→ WORK TO COMPLETE: Without altering anything, output the material below.

[Records that describe objects]
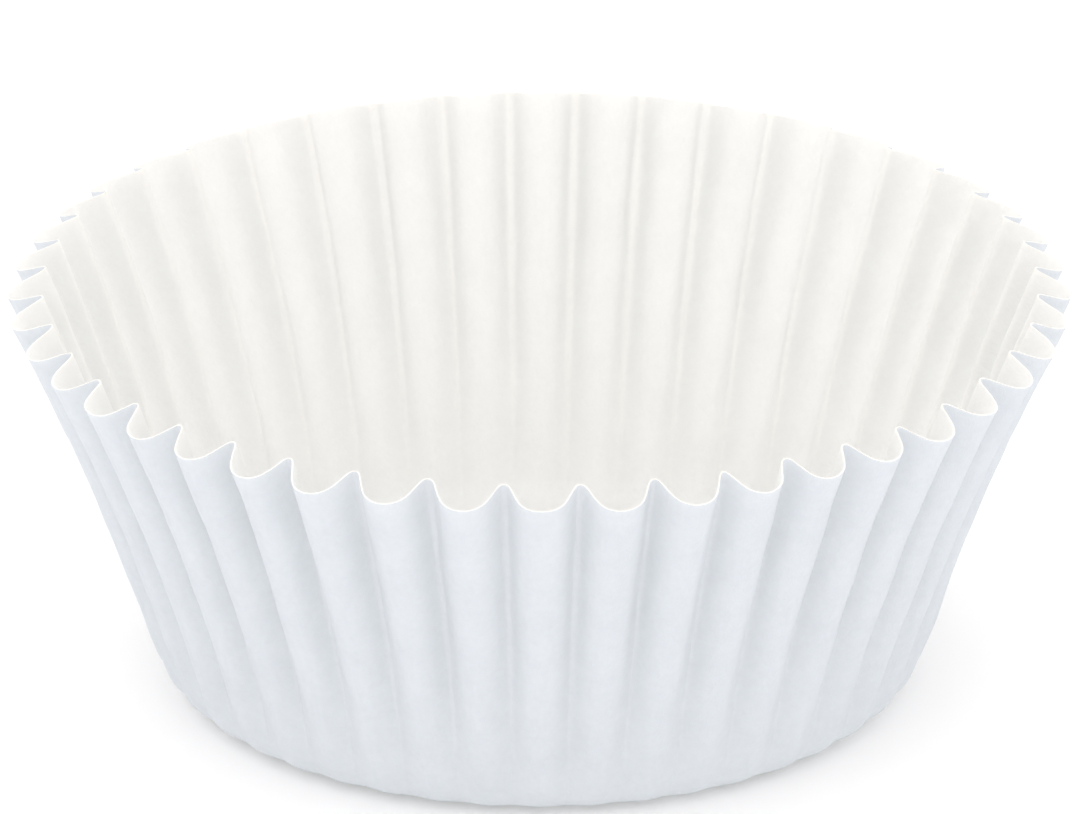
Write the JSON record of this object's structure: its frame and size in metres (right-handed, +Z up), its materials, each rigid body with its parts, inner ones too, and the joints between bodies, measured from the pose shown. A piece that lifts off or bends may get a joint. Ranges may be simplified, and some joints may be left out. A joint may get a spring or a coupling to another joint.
{
  "type": "cupcake liner",
  "caption": "Pleated paper baking cup with a flat round bottom and a flared wall of rounded ridges, which lines a hollow of a cupcake tin.",
  "frame": {"origin": "centre of the flat bottom's underside, where the cup stands", "axes": "+Z up through the open mouth; +X and +Y lie in the bottom, and a ridge of the wall runs up near each"},
  "size_m": [0.0715, 0.0715, 0.0279],
  "materials": {
    "greaseproof_paper": "matt white greaseproof paper, uncoated, slightly translucent"
  },
  "bodies": {
    "root": {"pleated_cup": "greaseproof_paper"}
  },
  "joints": []
}
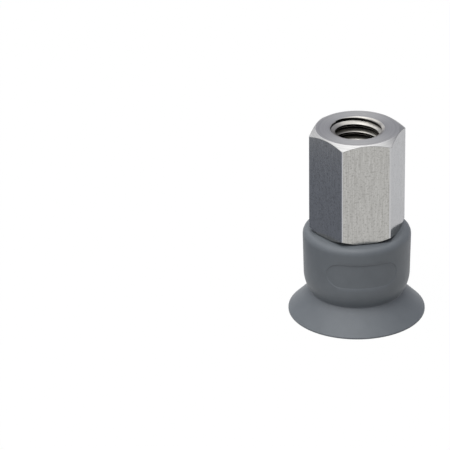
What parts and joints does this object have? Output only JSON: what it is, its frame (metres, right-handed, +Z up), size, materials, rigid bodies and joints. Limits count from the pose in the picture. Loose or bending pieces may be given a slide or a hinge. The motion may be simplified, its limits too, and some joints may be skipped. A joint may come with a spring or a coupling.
{
  "type": "flat vacuum cup",
  "caption": "Small flat suction cup of grey rubber, moulded over a hexagonal metal connection nipple with a female thread for a vacuum line or gripper arm.",
  "frame": {"origin": "centre of the sealing lip's edge, in the plane that touches the workpiece", "axes": "+Z up the cup's axis, from the sealing lip to the threaded end; one flat of the hexagon faces -Y"},
  "size_m": [0.013, 0.013, 0.0189],
  "materials": {
    "cup_rubber": "moulded grey elastomer, satin",
    "nipple_metal": "drawn hexagon bar with turned end faces"
  },
  "bodies": {
    "root": {"vacuum_cup": "cup_rubber", "threaded_nipple": "nipple_metal"}
  },
  "joints": []
}
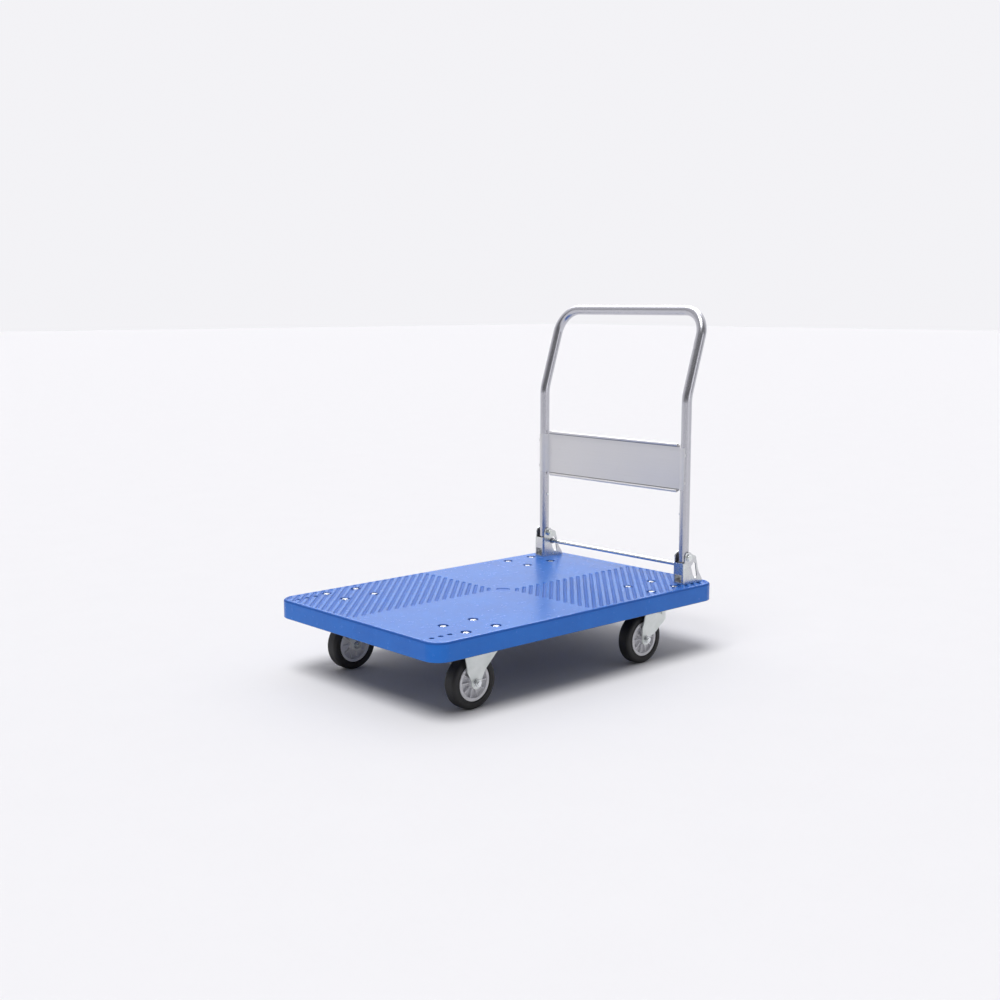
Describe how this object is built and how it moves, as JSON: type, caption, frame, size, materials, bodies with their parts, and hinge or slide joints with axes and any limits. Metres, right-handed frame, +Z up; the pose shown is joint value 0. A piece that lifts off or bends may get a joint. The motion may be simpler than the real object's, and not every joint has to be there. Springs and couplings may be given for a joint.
{
  "type": "folding platform cart",
  "caption": "Flat-deck hand cart with a fold-down tubular push handle, a sprung foot lock bar, fixed front casters and swivel rear casters.",
  "frame": {"origin": "centre of the bounding box in plan, on the floor under the tyres", "axes": "+X towards the handle end, +Z up, +Y to the right of someone who stands at the handle end and faces the deck"},
  "size_m": [0.9377, 0.6, 0.8873],
  "materials": {
    "deck_plastic": "satin",
    "zinc_steel": "satin",
    "stop_rubber": "matte",
    "satin_tube": "satin",
    "satin_sheet": "satin",
    "spacer_plastic": "matte",
    "spring_steel": "satin",
    "hub_plastic": "satin",
    "tyre_rubber": "matte",
    "bearing_plastic": "matte"
  },
  "bodies": {
    "platform": {"deck_shell": "deck_plastic", "caster_bolts": "zinc_steel", "caster_washers": "zinc_steel", "caster_nuts": "zinc_steel", "bracket_left": "zinc_steel", "bracket_right": "zinc_steel", "bracket_bolts": "zinc_steel", "bracket_nuts": "zinc_steel", "stop_pads": "stop_rubber", "pivot_bolts": "zinc_steel", "pivot_nuts": "zinc_steel", "lock_spring_left": "spring_steel", "lock_spring_right": "spring_steel", "front_left_fork": "zinc_steel", "front_left_axle": "zinc_steel", "front_left_nut": "zinc_steel", "rear_left_plate": "zinc_steel", "rear_left_kingpin": "zinc_steel", "front_right_fork": "zinc_steel", "front_right_axle": "zinc_steel", "front_right_nut": "zinc_steel", "rear_right_plate": "zinc_steel", "rear_right_kingpin": "zinc_steel"},
    "handle": {"handle_hoop": "satin_tube", "handle_leg_left": "satin_tube", "handle_leg_right": "satin_tube", "handle_panel": "satin_sheet", "joint_screws": "zinc_steel", "pivot_spacers": "spacer_plastic"},
    "lock": {"lock_bar": "zinc_steel", "lock_clips": "spring_steel"},
    "swivel_left": {"rear_left_race": "zinc_steel", "rear_left_fork": "zinc_steel", "rear_left_axle": "zinc_steel", "rear_left_nut": "zinc_steel"},
    "swivel_right": {"rear_right_race": "zinc_steel", "rear_right_fork": "zinc_steel", "rear_right_axle": "zinc_steel", "rear_right_nut": "zinc_steel"},
    "wheel_front_left": {"front_left_hub": "hub_plastic", "front_left_tyre": "tyre_rubber", "front_left_bearing": "bearing_plastic"},
    "wheel_front_right": {"front_right_hub": "hub_plastic", "front_right_tyre": "tyre_rubber", "front_right_bearing": "bearing_plastic"},
    "wheel_rear_left": {"rear_left_hub": "hub_plastic", "rear_left_tyre": "tyre_rubber", "rear_left_bearing": "bearing_plastic"},
    "wheel_rear_right": {"rear_right_hub": "hub_plastic", "rear_right_tyre": "tyre_rubber", "rear_right_bearing": "bearing_plastic"}
  },
  "joints": [
    {"name": "handle_fold", "type": "hinge", "parent": "platform", "child": "handle", "pos_m": [0.38715, 0, 0.256], "axis": [0, -1, 0], "range_deg": [0, 90]},
    {"name": "lock_press", "type": "slide", "parent": "platform", "child": "lock", "axis": [0.3502, 0, -0.9367], "range_m": [0, 0.02], "stiffness_N_per_m": 600, "springref_m": -0.012, "deforming": ["lock_spring_left", "lock_spring_right"]},
    {"name": "swivel_left_turn", "type": "hinge", "parent": "platform", "child": "swivel_left", "pos_m": [0.30015, -0.222, 0.144], "axis": [0, 0, 1], "continuous": true},
    {"name": "swivel_right_turn", "type": "hinge", "parent": "platform", "child": "swivel_right", "pos_m": [0.30015, 0.222, 0.144], "axis": [0, 0, 1], "continuous": true},
    {"name": "front_left_spin", "type": "hinge", "parent": "platform", "child": "wheel_front_left", "pos_m": [-0.30785, -0.222, 0.0625], "axis": [0, 1, 0], "continuous": true},
    {"name": "rear_left_spin", "type": "hinge", "parent": "swivel_left", "child": "wheel_rear_left", "pos_m": [0.25715, -0.222, 0.0625], "axis": [0, 1, 0], "continuous": true},
    {"name": "front_right_spin", "type": "hinge", "parent": "platform", "child": "wheel_front_right", "pos_m": [-0.30785, 0.222, 0.0625], "axis": [0, 1, 0], "continuous": true},
    {"name": "rear_right_spin", "type": "hinge", "parent": "swivel_right", "child": "wheel_rear_right", "pos_m": [0.25715, 0.222, 0.0625], "axis": [0, 1, 0], "continuous": true}
  ]
}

→ RIGHT ANSWER:
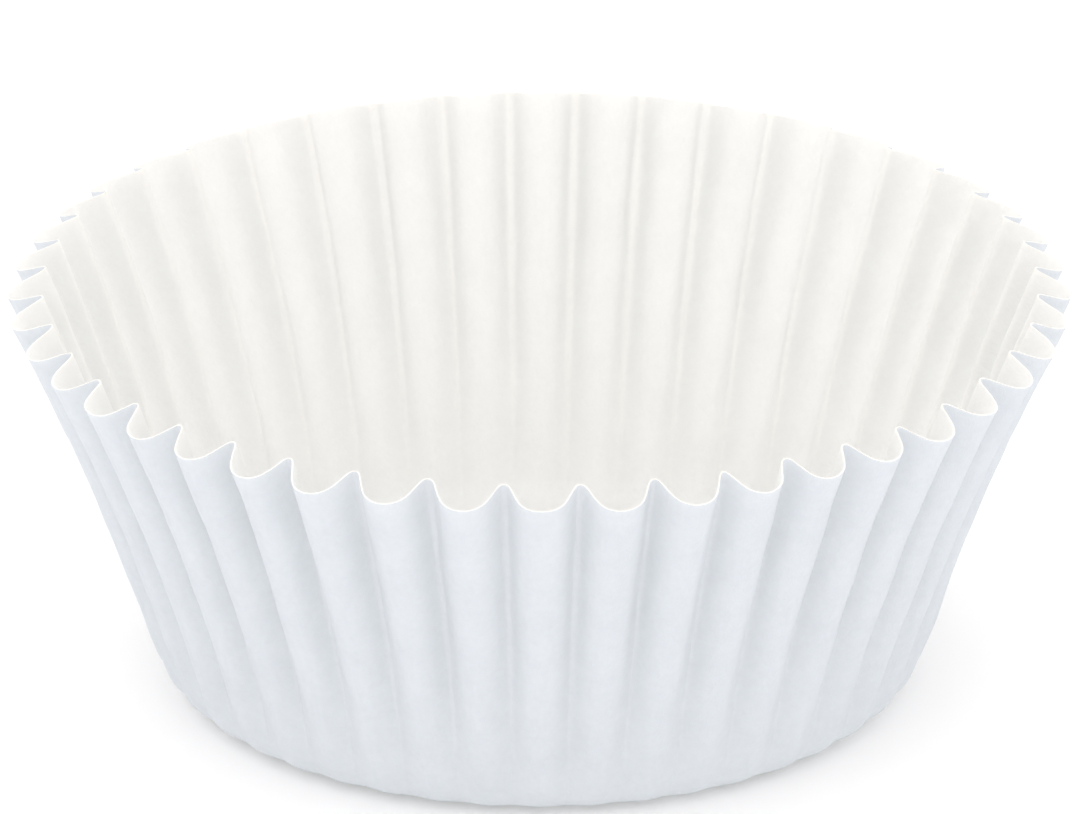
Write the JSON record of this object's structure: its frame and size in metres (right-handed, +Z up), its materials, each rigid body with its parts, inner ones too, and the joints between bodies, measured from the pose shown. A piece that lifts off or bends may get a joint. Ranges may be simplified, and some joints may be left out. A joint may get a spring or a coupling to another joint.
{
  "type": "cupcake liner",
  "caption": "Pleated paper baking cup with a flat round bottom and a flared wall of rounded ridges, which lines a hollow of a cupcake tin.",
  "frame": {"origin": "centre of the flat bottom's underside, where the cup stands", "axes": "+Z up through the open mouth; +X and +Y lie in the bottom, and a ridge of the wall runs up near each"},
  "size_m": [0.0715, 0.0715, 0.0279],
  "materials": {
    "greaseproof_paper": "matt white greaseproof paper, uncoated, slightly translucent"
  },
  "bodies": {
    "root": {"pleated_cup": "greaseproof_paper"}
  },
  "joints": []
}
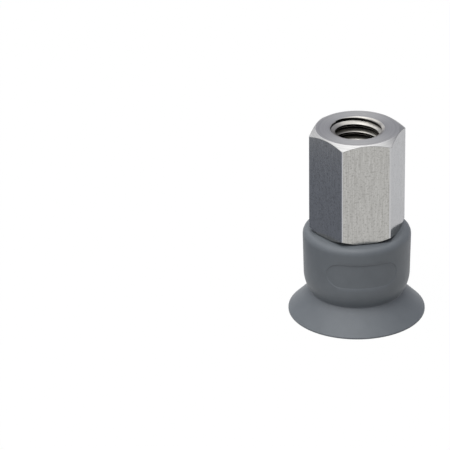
What parts and joints does this object have? Output only JSON: what it is, its frame (metres, right-handed, +Z up), size, materials, rigid bodies and joints. Limits count from the pose in the picture. Loose or bending pieces may be given a slide or a hinge. The motion may be simplified, its limits too, and some joints may be skipped. A joint may come with a spring or a coupling.
{
  "type": "flat vacuum cup",
  "caption": "Small flat suction cup of grey rubber, moulded over a hexagonal metal connection nipple with a female thread for a vacuum line or gripper arm.",
  "frame": {"origin": "centre of the sealing lip's edge, in the plane that touches the workpiece", "axes": "+Z up the cup's axis, from the sealing lip to the threaded end; one flat of the hexagon faces -Y"},
  "size_m": [0.013, 0.013, 0.0189],
  "materials": {
    "cup_rubber": "moulded grey elastomer, satin",
    "nipple_metal": "drawn hexagon bar with turned end faces"
  },
  "bodies": {
    "root": {"vacuum_cup": "cup_rubber", "threaded_nipple": "nipple_metal"}
  },
  "joints": []
}
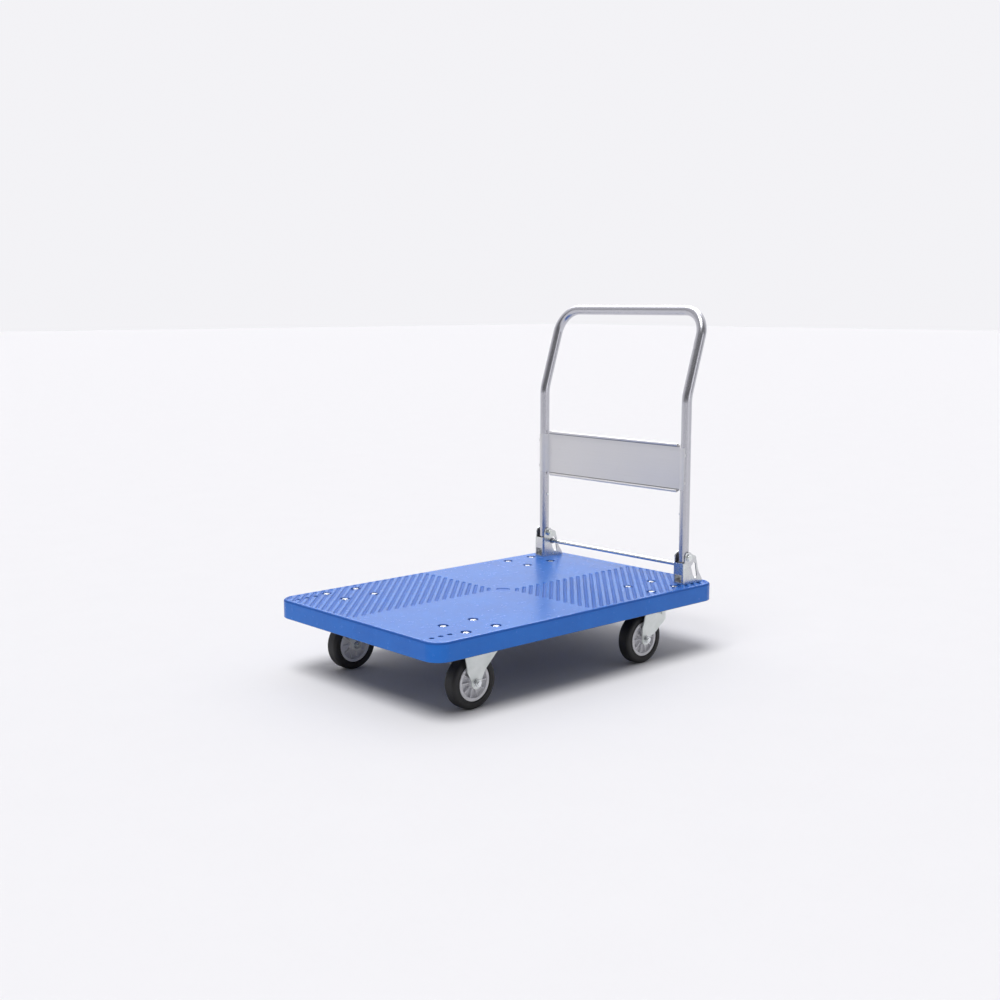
Describe how this object is built and how it moves, as JSON: type, caption, frame, size, materials, bodies with their parts, and hinge or slide joints with axes and any limits. Metres, right-handed frame, +Z up; the pose shown is joint value 0. A piece that lifts off or bends may get a joint. The motion may be simpler than the real object's, and not every joint has to be there. Springs and couplings may be given for a joint.
{
  "type": "folding platform cart",
  "caption": "Flat-deck hand cart with a fold-down tubular push handle, a sprung foot lock bar, fixed front casters and swivel rear casters.",
  "frame": {"origin": "centre of the bounding box in plan, on the floor under the tyres", "axes": "+X towards the handle end, +Z up, +Y to the right of someone who stands at the handle end and faces the deck"},
  "size_m": [0.9377, 0.6, 0.8873],
  "materials": {
    "deck_plastic": "satin",
    "zinc_steel": "satin",
    "stop_rubber": "matte",
    "satin_tube": "satin",
    "satin_sheet": "satin",
    "spacer_plastic": "matte",
    "spring_steel": "satin",
    "hub_plastic": "satin",
    "tyre_rubber": "matte",
    "bearing_plastic": "matte"
  },
  "bodies": {
    "platform": {"deck_shell": "deck_plastic", "caster_bolts": "zinc_steel", "caster_washers": "zinc_steel", "caster_nuts": "zinc_steel", "bracket_left": "zinc_steel", "bracket_right": "zinc_steel", "bracket_bolts": "zinc_steel", "bracket_nuts": "zinc_steel", "stop_pads": "stop_rubber", "pivot_bolts": "zinc_steel", "pivot_nuts": "zinc_steel", "lock_spring_left": "spring_steel", "lock_spring_right": "spring_steel", "front_left_fork": "zinc_steel", "front_left_axle": "zinc_steel", "front_left_nut": "zinc_steel", "rear_left_plate": "zinc_steel", "rear_left_kingpin": "zinc_steel", "front_right_fork": "zinc_steel", "front_right_axle": "zinc_steel", "front_right_nut": "zinc_steel", "rear_right_plate": "zinc_steel", "rear_right_kingpin": "zinc_steel"},
    "handle": {"handle_hoop": "satin_tube", "handle_leg_left": "satin_tube", "handle_leg_right": "satin_tube", "handle_panel": "satin_sheet", "joint_screws": "zinc_steel", "pivot_spacers": "spacer_plastic"},
    "lock": {"lock_bar": "zinc_steel", "lock_clips": "spring_steel"},
    "swivel_left": {"rear_left_race": "zinc_steel", "rear_left_fork": "zinc_steel", "rear_left_axle": "zinc_steel", "rear_left_nut": "zinc_steel"},
    "swivel_right": {"rear_right_race": "zinc_steel", "rear_right_fork": "zinc_steel", "rear_right_axle": "zinc_steel", "rear_right_nut": "zinc_steel"},
    "wheel_front_left": {"front_left_hub": "hub_plastic", "front_left_tyre": "tyre_rubber", "front_left_bearing": "bearing_plastic"},
    "wheel_front_right": {"front_right_hub": "hub_plastic", "front_right_tyre": "tyre_rubber", "front_right_bearing": "bearing_plastic"},
    "wheel_rear_left": {"rear_left_hub": "hub_plastic", "rear_left_tyre": "tyre_rubber", "rear_left_bearing": "bearing_plastic"},
    "wheel_rear_right": {"rear_right_hub": "hub_plastic", "rear_right_tyre": "tyre_rubber", "rear_right_bearing": "bearing_plastic"}
  },
  "joints": [
    {"name": "handle_fold", "type": "hinge", "parent": "platform", "child": "handle", "pos_m": [0.38715, 0, 0.256], "axis": [0, -1, 0], "range_deg": [0, 90]},
    {"name": "lock_press", "type": "slide", "parent": "platform", "child": "lock", "axis": [0.3502, 0, -0.9367], "range_m": [0, 0.02], "stiffness_N_per_m": 600, "springref_m": -0.012, "deforming": ["lock_spring_left", "lock_spring_right"]},
    {"name": "swivel_left_turn", "type": "hinge", "parent": "platform", "child": "swivel_left", "pos_m": [0.30015, -0.222, 0.144], "axis": [0, 0, 1], "continuous": true},
    {"name": "swivel_right_turn", "type": "hinge", "parent": "platform", "child": "swivel_right", "pos_m": [0.30015, 0.222, 0.144], "axis": [0, 0, 1], "continuous": true},
    {"name": "front_left_spin", "type": "hinge", "parent": "platform", "child": "wheel_front_left", "pos_m": [-0.30785, -0.222, 0.0625], "axis": [0, 1, 0], "continuous": true},
    {"name": "rear_left_spin", "type": "hinge", "parent": "swivel_left", "child": "wheel_rear_left", "pos_m": [0.25715, -0.222, 0.0625], "axis": [0, 1, 0], "continuous": true},
    {"name": "front_right_spin", "type": "hinge", "parent": "platform", "child": "wheel_front_right", "pos_m": [-0.30785, 0.222, 0.0625], "axis": [0, 1, 0], "continuous": true},
    {"name": "rear_right_spin", "type": "hinge", "parent": "swivel_right", "child": "wheel_rear_right", "pos_m": [0.25715, 0.222, 0.0625], "axis": [0, 1, 0], "continuous": true}
  ]
}